And in other news …
NB Communication Ltd has become the latest sponsor to give its support to the Tall Ships with £2,000 worth of in-kind services.
The NB team is “Shetland’s web design and internet marketing specialists”, providing a full range of online marketing services to many of Shetland’s best known businesses and organisations.
NB Communication will be supporting the Tall Ships event by providing an extensive range of services to ensure that the www.tallshipsraceslerwick.com site evolves to meet the needs of locals and visitors as the event approaches.
Recent additions to the website include the music and family entertainment programmes and information on Shetland food, drink and crafts.
Managing director David Nicol said: “We’re delighted to have been involved with the team at the Tall Ships Races 2011-Lerwick since the very start, and it is particularly satisfying that the work we’ve done so far means that anyone searching for ‘Tall Ships 2011’ on Google will see the www.tallshipsraceslerwick.com site ranked high up on the first page.
“Everyone here at NB Communication is looking forward to continuing our excellent relationship with the Tall Ships organisers, and we are excited about assisting with all aspects of managing and improving the website in the run up to the arrival of the ships in July.”
Tall ships project manager Fiona Dally said: “We are very grateful to NB Communication Ltd for helping us to update the website and we would encourage everybody to sign up to our mailing list for regular news alerts on further updates and latest news.”
A teenager was warned to curb his drinking after being involved in a fracas at a house in Lerwick.
Trevor Couper, 18, of Cairnfield Road, admitted behaving in a threatening or abusive manner along with 20-year-old Angela Patterson at her house in Haldane Burgess Crescent on Monday.
Patterson also admitted assaulting Couper and repeatedly striking him on the head.
The pair appeared from custody in court today. However sheriff Graeme Napier deferred sentence on Couper after hearing he was still on probation and deferred sentence.
Ordering a background report, he released Couper on bail. However Couper was warned not to be drunk or have alcohol in public, and provide a breath test when required.
Meanwhile Patterson was told to be of good behaviour until the two of them appear again in court on 18th May.
Police are appealing to the public for help in tracking down vandals who were involved in two incidents over the weekend.
In the first incident, the vandals targeted Montfield Hospital, Lerwick, between Thursday and Monday and caused damage to windows.
The second incident occurred at public toilets at Meal Beach, Hamnavoe, where extensive damage was caused inside. This took place sometime between Friday and Monday. Police are aware that the area was very busy over the weekend, given the weather conditions, and are asking anyone who may have seen any suspicious activity during that time to contact them.
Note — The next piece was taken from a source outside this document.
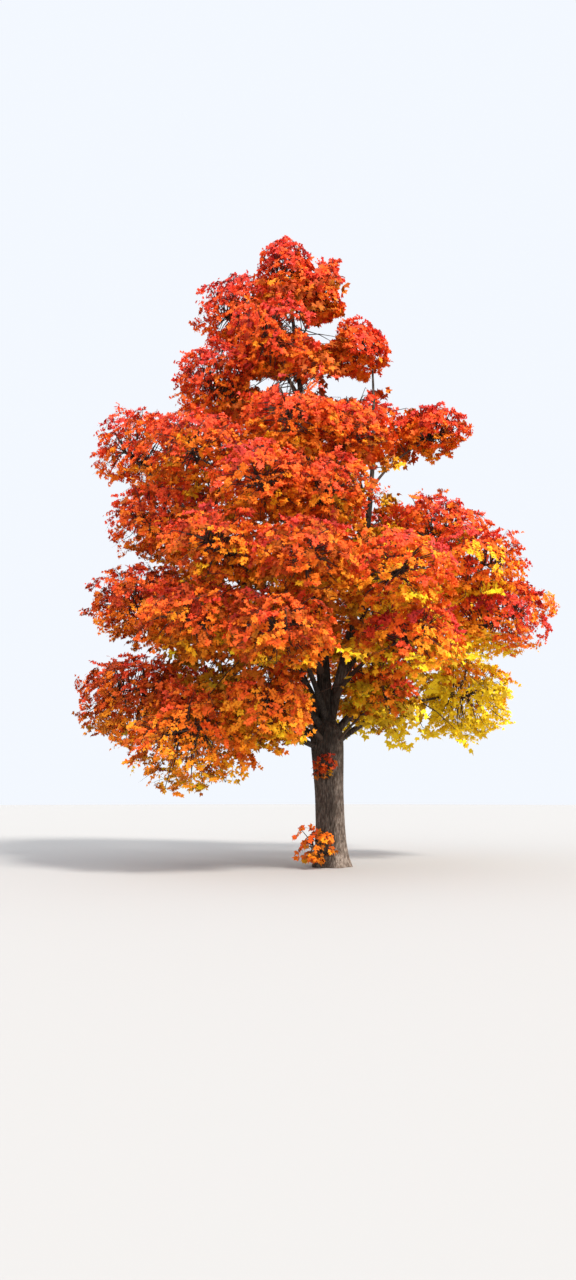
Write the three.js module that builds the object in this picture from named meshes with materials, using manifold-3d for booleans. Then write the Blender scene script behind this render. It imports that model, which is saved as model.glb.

A spokesman for Lerwick Police said: “Both premises which suffered the damage offer facilities and services to the Shetland communities and targeting them ultimately only harms the communities themselves. While Shetland police will make every effort to trace those responsible, they do require the support and assistance of the public and again anyone with information is asked to come forward to help.”
Last year’s Shetland Museum and Archives memorial lecture by Professor Andrew Wawn, in honour of the antiquary E S Reid Tait, has now been published.
Orkneyinga Saga in Victorian Britain: a tale of three projects is an account of how 19th century scholars went about translating the saga. Sometimes the work didn’t appear at all: a plan that the Shetlander Thomas Barclay should produce the first English version came to nothing, following lobbying from Scandinavians who suggested he wasn’t up to the job.
In 1873 another Shetlander, Gilbert Goudie, aided by an Icelandic friend, Jón A Hjaltalín, brought a second translation project to fruition. Prof Wawn shows how Goudie systematically dealt with all the problems, and took out the first English version of the saga long before more eminent scholars did so.
He also deals with the work of a third saga-enthusiast, Sabine Baring-Gould, the author of the hymn Onward Christian Soldiers.
Orkneyinga Saga in Victorian Britain is full of humorous material about scholars who were sometimes eccentric or bad-tempered. It is the third museum lecture in print, and will appeal to a wide audience.
The lecture is available in print from the museum gift shop and The Shetland Times Bookshop at £4.50.